Para doblegar la voluntad, o torcer el brazo, era preciso ante todo obrar un milagro que tenía que exceder al de la multiplicación de los panes y los peces: convertir los mediocres resultados de Ciudadanos en mayoría absoluta. Propiamente el partido de Albert Rivera ya fue admitido en la gran coalición, como parte necesaria de la misma, antes de las elecciones, con motivo de los atentados de París y del resultante Pacto Antiyihadista. A ello sucedió ya tras las elecciones un paso más institucional que se dio a escondidas, como es costumbre: la formación de la mesa del Congreso. Pero la consumación del agigantamiento de los cuarenta escaños de Ciudadanos, y consiguientemente de la gran coalición, llegó más tarde, escenificada con la pompa que correspondía y mediante la firma de otro pacto, también negociado a escondidas y por la vía urgente. El llamado “Pacto Rivera-Sánchez” es en efecto el acta de bautismo de la gran coalición, nacido con el fin de modificar la equivocada impresión de que las elecciones las habían ganado las izquierdas y mostrar con meridiana claridad dónde está el PSOE realmente. Con este enjuague, realizado a la vista de todos mientras Rajoy, siempre oculto, espera, el partido del viejo patriarca Pablo Iglesias se ha cubierto activamente de gloria, para el presente y para el futuro.

El oculto Rajoy lee entretanto el Marca y las estimaciones electorales que le presentan, y de las que tendrá que deducir si en breve deberá dar su abstención a una investidura de Sánchez o convocar a la plebe a unas elecciones anticipadas a las que ésta acudirá de nuevo harta y desengañada, pero en menor número, lo que facilitará, esta vez sí, la consumación de una mayoría absoluta como Dios manda.
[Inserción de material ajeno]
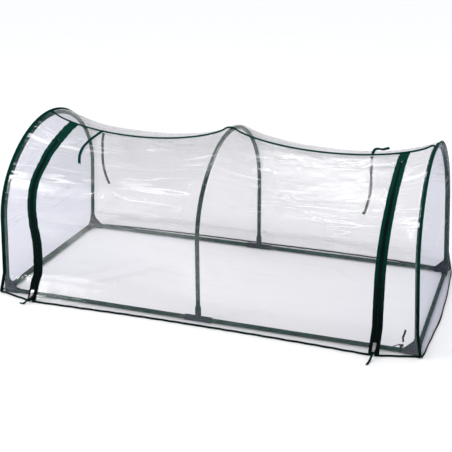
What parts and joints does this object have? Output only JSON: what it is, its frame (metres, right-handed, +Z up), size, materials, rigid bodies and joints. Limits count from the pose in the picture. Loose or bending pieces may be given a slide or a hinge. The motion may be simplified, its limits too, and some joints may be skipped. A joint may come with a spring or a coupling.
{
  "type": "mini greenhouse",
  "caption": "Low tunnel greenhouse: a push-fit tube frame with arched hoops under a clear zipped cover with a lifting front door.",
  "frame": {"origin": "on the ground under the middle of the tunnel", "axes": "+Z up, X along the tunnel between its two end hoops, -Y towards the zipped door"},
  "size_m": [1.8764, 1.0337, 0.7229],
  "materials": {
    "frame_tube": "dark green powder coat, semi-gloss",
    "connector": "moulded plastic, satin",
    "clear_film": "clear flexible film, glossy with soft wrinkles",
    "binding": "folded woven binding tape",
    "zip_tape": "woven zip tape",
    "zip_coil": "nylon coil",
    "zip_metal": "bright plated metal",
    "ribbon": "woven ribbon"
  },
  "bodies": {
    "frame": {"corner_connector_front_left": "connector", "corner_connector_front_right": "connector", "corner_connector_back_left": "connector", "corner_connector_back_right": "connector", "tee_connector_front": "connector", "tee_connector_back": "connector", "front_rail_left": "frame_tube", "front_rail_right": "frame_tube", "back_rail_left": "frame_tube", "back_rail_right": "frame_tube", "end_rail_left": "frame_tube", "end_rail_right": "frame_tube", "left_hoop_front_leg": "frame_tube", "left_hoop_arch": "frame_tube", "left_hoop_back_leg": "frame_tube", "middle_hoop_front_leg": "frame_tube", "middle_hoop_arch": "frame_tube", "middle_hoop_back_leg": "frame_tube", "right_hoop_front_leg": "frame_tube", "right_hoop_arch": "frame_tube", "right_hoop_back_leg": "frame_tube", "roof_and_back_panel": "clear_film", "front_strip_left": "clear_film", "front_strip_right": "clear_film", "end_panel_left": "clear_film", "end_panel_right": "clear_film", "end_binding_left": "binding", "end_binding_right": "binding", "top_seam_piping": "binding", "back_hem": "binding", "end_hem_left": "binding", "end_hem_right": "binding", "front_hem_left": "binding", "front_hem_right": "binding", "left_zip_cover_tape": "zip_tape", "left_zip_cover_coil": "zip_coil", "right_zip_cover_tape": "zip_tape", "right_zip_cover_coil": "zip_coil", "left_inner_tie": "ribbon", "right_outer_tie": "ribbon", "right_inner_tie": "ribbon", "corner_tie_loop": "ribbon", "corner_tie_tail_up": "ribbon", "corner_tie_tail_side": "ribbon"},
    "door": {"door_panel": "clear_film", "door_hem": "binding", "left_zip_door_tape": "zip_tape", "left_zip_door_coil": "zip_coil", "right_zip_door_tape": "zip_tape", "right_zip_door_coil": "zip_coil", "left_outer_tie": "ribbon"},
    "left_slider": {"left_zip_slider": "zip_metal"},
    "left_pull": {"left_zip_pull": "zip_metal", "left_pull_ribbon": "ribbon"},
    "right_slider": {"right_zip_slider": "zip_metal"},
    "right_pull": {"right_zip_pull": "zip_metal", "right_pull_ribbon": "ribbon"}
  },
  "joints": [
    {"name": "door_lift", "type": "hinge", "parent": "frame", "child": "door", "pos_m": [0, -0.004, 0.718], "axis": [-1, 0, 0], "range_deg": [0, 100]},
    {"name": "left_zip_slide", "type": "slide", "parent": "door", "child": "left_slider", "axis": [0, 0.1093, 0.994], "range_m": [0, 0.39]},
    {"name": "left_pull_swing", "type": "hinge", "parent": "left_slider", "child": "left_pull", "pos_m": [-0.745, -0.47393, 0.0417], "axis": [-1, 0, 0], "range_deg": [0, 110]},
    {"name": "right_zip_slide", "type": "slide", "parent": "door", "child": "right_slider", "axis": [0, 0.1093, 0.994], "range_m": [0, 0.39]},
    {"name": "right_pull_swing", "type": "hinge", "parent": "right_slider", "child": "right_pull", "pos_m": [0.745, -0.47393, 0.0417], "axis": [-1, 0, 0], "range_deg": [0, 110]}
  ]
}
Durante el proceso, malvive un Parlamento que no ha sido reconocido por el Gobierno y al que por tanto no debe dar explicaciones, y por si fuera poco, tal como ha reconocido el mismísimo Pedro J. Ramírez, un funcionario de los cuerpos de seguridad del Estado presiona a los jueces para que estos admitan por lo menos una de las querellas presentadas contra el populismo. ¿Zarzuela?, ¿sainete? A toda persona de más allá de los Pirineos todo esto le suena a chino, es cierto, pero es que allí no saben que España es un país predemocrático y ajeno a la cultura política de Occidente.

“La gran coalición” suena casi como “la gran ilusión”, pero no es lo mismo. La gran ilusión es una película de Jean Renoir que se estrenó en 1938, dos años después de que cinco millones constituyeran una mayoría en España. Hoy cinco millones no son mayoría, y en realidad no son nada, pues el valor real de esos votos disminuye a medida que se infla el de otros, aunque sean menos. Así, de la frase de Castells reproducida al inicio, y para saber a qué atenernos, conviene quedarse sólo con la segunda parte: “El sistema cambiará, aunque no necesariamente para cumplir las esperanzas de los agentes del cambio social”. Esto lo entendemos bien quienes hemos aprendido aquí, en la escuela cínica.